PROBLEM STATEMENT: Gather every line that includes the word "object", please.

PROVIDED RECORDS:
◆ ◆ ◆
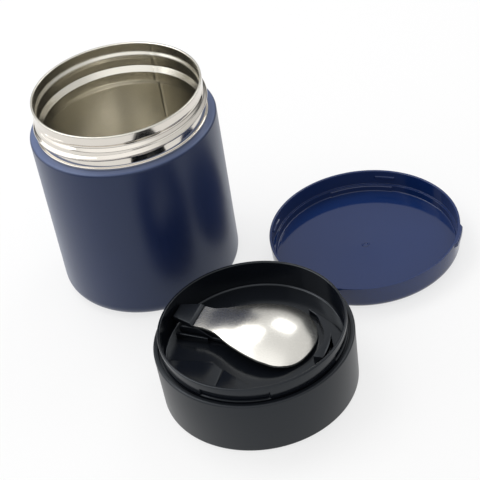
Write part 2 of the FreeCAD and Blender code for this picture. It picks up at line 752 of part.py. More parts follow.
◆ ◆ ◆
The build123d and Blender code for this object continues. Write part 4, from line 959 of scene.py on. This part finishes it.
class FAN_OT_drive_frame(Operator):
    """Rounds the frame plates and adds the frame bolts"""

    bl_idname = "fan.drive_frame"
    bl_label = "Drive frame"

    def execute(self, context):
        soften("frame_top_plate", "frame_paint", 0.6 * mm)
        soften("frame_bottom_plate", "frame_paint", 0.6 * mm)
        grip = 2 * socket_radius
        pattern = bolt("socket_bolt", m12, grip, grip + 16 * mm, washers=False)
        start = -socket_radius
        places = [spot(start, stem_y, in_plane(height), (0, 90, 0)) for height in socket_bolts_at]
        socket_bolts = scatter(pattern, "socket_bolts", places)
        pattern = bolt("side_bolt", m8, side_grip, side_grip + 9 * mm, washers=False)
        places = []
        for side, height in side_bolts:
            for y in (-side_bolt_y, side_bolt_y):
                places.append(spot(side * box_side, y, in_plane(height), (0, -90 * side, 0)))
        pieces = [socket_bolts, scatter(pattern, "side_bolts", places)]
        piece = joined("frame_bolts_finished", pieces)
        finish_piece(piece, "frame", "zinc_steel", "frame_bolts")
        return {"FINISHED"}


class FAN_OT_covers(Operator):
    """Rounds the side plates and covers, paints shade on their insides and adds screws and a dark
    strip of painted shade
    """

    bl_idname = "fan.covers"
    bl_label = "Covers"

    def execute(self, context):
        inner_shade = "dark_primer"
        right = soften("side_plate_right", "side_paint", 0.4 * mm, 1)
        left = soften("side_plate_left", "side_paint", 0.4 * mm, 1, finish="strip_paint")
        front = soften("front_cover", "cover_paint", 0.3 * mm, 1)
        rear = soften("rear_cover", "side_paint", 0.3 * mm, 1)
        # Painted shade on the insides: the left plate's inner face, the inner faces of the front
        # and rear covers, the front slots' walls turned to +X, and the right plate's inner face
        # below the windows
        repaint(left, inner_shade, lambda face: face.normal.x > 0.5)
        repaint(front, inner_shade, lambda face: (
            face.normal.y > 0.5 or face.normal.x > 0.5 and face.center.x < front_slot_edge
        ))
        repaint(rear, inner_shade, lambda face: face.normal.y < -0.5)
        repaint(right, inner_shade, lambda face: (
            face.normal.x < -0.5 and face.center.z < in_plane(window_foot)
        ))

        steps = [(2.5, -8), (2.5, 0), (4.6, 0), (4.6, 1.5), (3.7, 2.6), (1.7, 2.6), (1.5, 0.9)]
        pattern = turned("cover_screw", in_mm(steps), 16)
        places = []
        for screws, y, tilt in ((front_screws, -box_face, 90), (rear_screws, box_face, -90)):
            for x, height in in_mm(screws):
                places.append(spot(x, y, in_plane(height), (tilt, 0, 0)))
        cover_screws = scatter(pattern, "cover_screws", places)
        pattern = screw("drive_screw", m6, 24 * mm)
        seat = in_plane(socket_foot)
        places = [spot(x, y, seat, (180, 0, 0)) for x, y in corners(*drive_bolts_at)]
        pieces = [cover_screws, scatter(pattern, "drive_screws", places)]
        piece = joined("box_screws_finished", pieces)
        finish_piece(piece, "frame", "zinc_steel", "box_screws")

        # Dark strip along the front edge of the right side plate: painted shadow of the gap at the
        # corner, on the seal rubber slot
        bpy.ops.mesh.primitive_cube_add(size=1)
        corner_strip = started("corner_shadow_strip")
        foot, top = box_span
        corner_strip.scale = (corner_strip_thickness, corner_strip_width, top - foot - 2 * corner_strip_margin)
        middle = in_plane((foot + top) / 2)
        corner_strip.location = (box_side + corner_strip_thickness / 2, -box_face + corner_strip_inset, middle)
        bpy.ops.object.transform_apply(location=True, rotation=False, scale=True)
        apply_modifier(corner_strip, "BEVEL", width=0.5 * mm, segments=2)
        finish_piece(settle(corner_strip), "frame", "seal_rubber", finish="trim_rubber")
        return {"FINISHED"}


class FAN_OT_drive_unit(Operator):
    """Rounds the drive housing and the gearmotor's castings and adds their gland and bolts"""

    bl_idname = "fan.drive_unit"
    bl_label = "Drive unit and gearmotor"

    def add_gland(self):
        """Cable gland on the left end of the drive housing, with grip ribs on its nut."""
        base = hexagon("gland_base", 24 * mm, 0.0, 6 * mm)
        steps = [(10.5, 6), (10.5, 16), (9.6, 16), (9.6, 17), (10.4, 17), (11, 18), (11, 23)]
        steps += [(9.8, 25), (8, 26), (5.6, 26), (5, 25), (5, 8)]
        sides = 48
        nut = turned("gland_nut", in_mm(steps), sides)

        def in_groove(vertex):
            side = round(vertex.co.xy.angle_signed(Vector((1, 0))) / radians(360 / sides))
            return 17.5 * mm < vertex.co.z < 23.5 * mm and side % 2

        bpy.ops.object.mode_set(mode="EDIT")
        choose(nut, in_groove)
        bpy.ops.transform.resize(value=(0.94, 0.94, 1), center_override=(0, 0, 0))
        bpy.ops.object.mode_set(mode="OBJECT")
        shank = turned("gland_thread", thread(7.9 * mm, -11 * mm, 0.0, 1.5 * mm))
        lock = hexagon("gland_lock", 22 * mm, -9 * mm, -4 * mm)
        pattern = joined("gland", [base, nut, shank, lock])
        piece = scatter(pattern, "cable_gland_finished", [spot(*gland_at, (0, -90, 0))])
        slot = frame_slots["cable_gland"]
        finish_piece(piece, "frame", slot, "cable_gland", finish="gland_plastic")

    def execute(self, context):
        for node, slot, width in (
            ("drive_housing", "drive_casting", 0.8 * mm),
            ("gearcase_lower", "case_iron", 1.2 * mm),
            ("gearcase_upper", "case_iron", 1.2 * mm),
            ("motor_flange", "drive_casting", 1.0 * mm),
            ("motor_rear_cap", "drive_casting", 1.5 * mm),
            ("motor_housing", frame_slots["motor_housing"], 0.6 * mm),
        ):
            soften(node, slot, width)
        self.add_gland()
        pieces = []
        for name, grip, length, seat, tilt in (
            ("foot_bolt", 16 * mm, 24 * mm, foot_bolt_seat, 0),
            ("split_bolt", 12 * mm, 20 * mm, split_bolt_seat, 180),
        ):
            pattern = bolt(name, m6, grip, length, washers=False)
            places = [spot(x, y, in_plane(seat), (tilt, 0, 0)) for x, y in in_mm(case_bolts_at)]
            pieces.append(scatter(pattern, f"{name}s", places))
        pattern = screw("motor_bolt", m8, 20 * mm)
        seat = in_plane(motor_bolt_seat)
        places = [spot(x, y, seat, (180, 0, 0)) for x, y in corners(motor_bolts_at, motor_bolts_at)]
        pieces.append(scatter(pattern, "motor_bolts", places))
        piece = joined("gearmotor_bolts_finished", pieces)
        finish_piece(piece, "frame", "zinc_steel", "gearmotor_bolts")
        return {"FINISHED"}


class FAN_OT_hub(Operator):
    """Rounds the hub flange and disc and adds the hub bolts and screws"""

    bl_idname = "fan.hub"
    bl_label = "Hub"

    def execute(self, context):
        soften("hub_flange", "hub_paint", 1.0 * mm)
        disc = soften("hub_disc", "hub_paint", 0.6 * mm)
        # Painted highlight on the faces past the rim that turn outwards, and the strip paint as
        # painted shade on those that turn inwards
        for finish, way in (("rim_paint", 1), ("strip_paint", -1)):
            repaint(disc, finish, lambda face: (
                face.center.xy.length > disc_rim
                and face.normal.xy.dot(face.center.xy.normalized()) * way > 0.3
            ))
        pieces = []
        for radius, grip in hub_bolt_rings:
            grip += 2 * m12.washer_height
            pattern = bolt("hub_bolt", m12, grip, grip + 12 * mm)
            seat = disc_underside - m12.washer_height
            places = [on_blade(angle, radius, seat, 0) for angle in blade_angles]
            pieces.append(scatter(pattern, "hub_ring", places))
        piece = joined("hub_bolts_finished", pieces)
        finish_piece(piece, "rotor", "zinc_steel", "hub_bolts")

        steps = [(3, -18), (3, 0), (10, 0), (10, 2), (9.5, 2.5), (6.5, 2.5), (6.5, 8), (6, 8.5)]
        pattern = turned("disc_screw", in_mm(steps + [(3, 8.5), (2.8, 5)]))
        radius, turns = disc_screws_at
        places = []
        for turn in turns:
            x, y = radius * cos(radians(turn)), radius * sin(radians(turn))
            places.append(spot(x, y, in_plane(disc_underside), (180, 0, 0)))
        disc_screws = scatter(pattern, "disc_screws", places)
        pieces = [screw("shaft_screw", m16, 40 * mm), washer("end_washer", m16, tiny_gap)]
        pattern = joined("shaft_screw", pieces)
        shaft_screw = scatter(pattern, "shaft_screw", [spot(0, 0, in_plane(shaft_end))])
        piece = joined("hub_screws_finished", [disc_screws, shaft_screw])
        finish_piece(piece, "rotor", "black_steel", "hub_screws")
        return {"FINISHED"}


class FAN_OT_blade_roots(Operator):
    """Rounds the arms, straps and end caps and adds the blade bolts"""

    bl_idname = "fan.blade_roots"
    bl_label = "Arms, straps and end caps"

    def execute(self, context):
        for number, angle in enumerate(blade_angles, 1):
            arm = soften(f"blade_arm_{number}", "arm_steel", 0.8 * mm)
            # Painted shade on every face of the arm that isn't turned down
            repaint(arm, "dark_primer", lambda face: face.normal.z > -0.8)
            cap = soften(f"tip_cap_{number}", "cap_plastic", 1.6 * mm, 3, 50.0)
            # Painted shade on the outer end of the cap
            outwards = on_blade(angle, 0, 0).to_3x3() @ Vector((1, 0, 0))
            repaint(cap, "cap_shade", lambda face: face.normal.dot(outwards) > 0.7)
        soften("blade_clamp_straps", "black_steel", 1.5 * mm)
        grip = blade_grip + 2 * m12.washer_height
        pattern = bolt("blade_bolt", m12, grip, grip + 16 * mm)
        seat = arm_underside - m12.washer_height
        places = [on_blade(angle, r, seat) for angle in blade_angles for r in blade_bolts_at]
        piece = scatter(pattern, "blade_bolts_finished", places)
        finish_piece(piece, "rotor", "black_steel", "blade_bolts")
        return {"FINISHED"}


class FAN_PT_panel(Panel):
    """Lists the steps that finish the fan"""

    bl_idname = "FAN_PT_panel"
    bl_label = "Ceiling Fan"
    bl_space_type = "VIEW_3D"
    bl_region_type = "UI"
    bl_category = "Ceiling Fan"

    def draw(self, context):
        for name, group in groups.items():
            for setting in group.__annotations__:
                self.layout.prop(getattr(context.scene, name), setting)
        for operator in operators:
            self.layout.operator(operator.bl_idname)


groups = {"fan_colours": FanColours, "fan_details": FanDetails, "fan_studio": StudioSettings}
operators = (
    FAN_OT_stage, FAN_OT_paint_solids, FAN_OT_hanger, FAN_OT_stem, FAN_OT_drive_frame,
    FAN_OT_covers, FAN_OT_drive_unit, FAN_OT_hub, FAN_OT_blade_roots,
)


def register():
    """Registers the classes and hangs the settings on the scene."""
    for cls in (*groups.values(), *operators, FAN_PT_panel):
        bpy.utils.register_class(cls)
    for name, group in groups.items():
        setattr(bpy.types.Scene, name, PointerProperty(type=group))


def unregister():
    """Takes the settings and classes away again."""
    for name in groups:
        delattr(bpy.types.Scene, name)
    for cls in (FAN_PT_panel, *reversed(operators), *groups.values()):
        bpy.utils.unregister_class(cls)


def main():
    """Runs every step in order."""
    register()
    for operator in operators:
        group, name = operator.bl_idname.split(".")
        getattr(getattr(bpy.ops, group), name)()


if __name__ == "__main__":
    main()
◆ ◆ ◆
TASK OUTPUT:
The build123d and Blender code for this object continues. Write part 4, from line 959 of scene.py on. This part finishes it.
        bpy.ops.object.transform_apply(location=True, rotation=False, scale=True)
        bpy.ops.object.mode_set(mode="EDIT")
        bpy.ops.object.mode_set(mode="OBJECT")